How to select chunk size of data for embedding with an LLM?

352 Views Asked by At

I have structured data (CSV) that has a column of semantically rich text of variable length. I could mine the data so the CSV file has a max length per row of data by using an LLM to summarize semantically rich text to a max size. I’m using OpenAI GPT 3.5Turbo.

Is it important to pick a chunk size that accommodates the max possible size of a row? Or does it matter very little and I can work with a variable row size, select a median chunk size for my data, and let the LLM deal with receiving some records that are split into separate chunks?

2

There are 2 best solutions below

0
Lance Kind On BEST ANSWER

For CSV data, it’s best to fit a row of data alone within a single chunk. For different types of data (non-csv or not-record based) this answer may not apply. This answer can be generalized to all row based data, independent of CSV format.

Background: Since it is CSV data, it’s implied that content within a row has a strong semantic relationship and that there is little to no semantic relationship with the next row or previous, ie, row ordering can be random because the rows are independent of each other.

So when generating embedding for this kind of data, where the LLM is to generate responses using semantic meaning between rows, the goal is that each row of the CSV becomes a vector so that when a LLM is queried, it generates answers oriented around the semantic content among various rows (which is the goal in this case), which means these answers are based upon the fit among the CSV.
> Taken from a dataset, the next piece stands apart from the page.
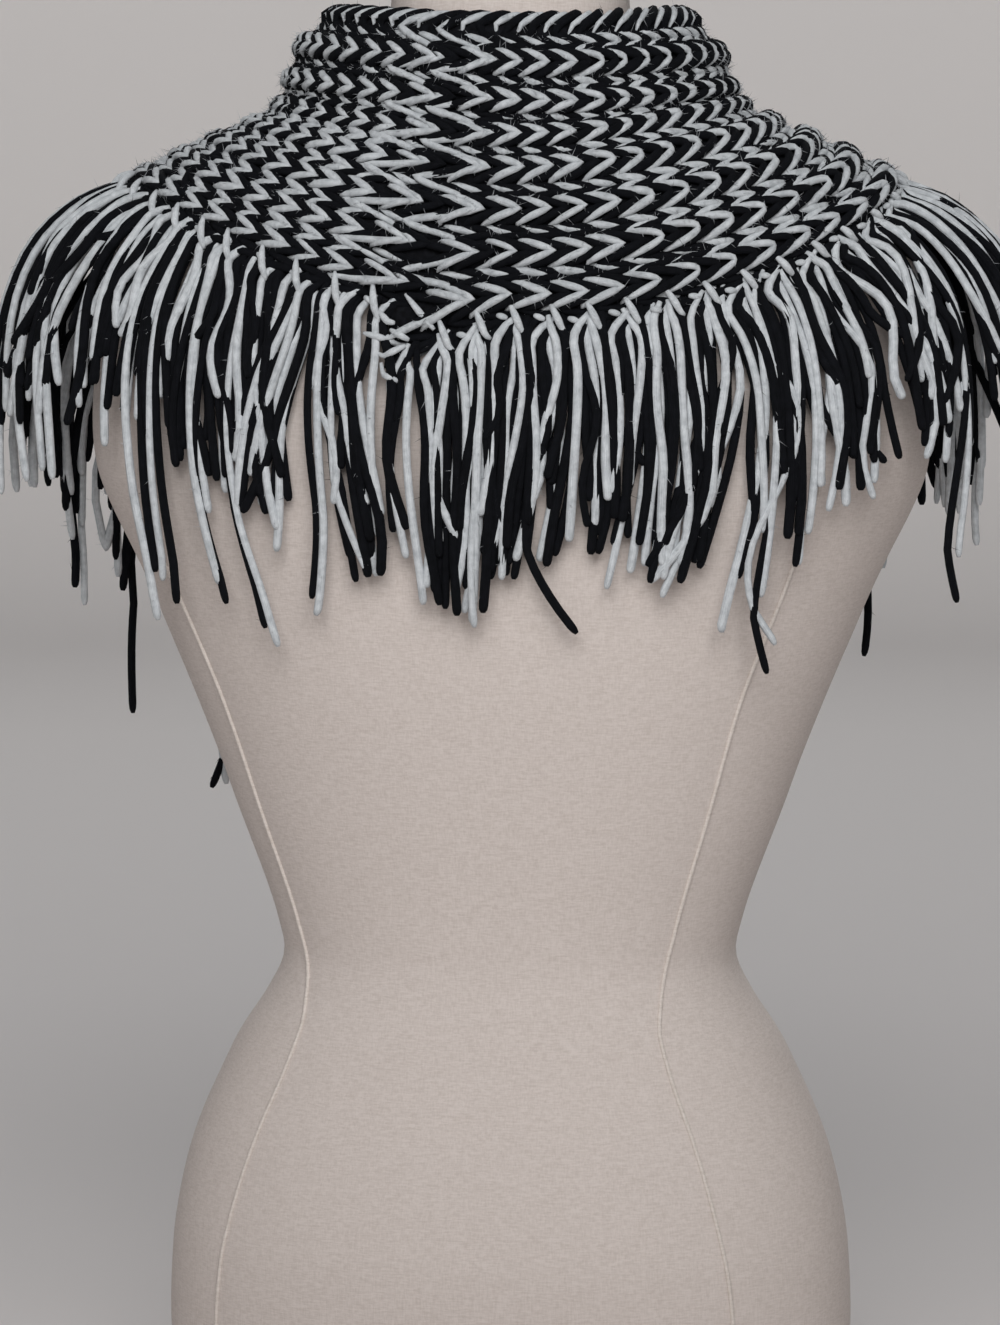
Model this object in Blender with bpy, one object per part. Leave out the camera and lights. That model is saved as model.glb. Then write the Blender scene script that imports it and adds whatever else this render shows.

For more background Chunking Strategies for LLM Applications is a good source.

1
Nick Magnanini - preprocess.co On

It seems like chunk size is not relevant to your task. Chunk size matters for:

  • max length allowed by your embedding model (this can vary a lot, 512 tokens is usually the right one) if you are using vector/hybrid search
  • how many records it's optimal to be loaded in the LLM prompt

The latter may be important due to your context window size and how good the LLM is at cherry-picking information in the context.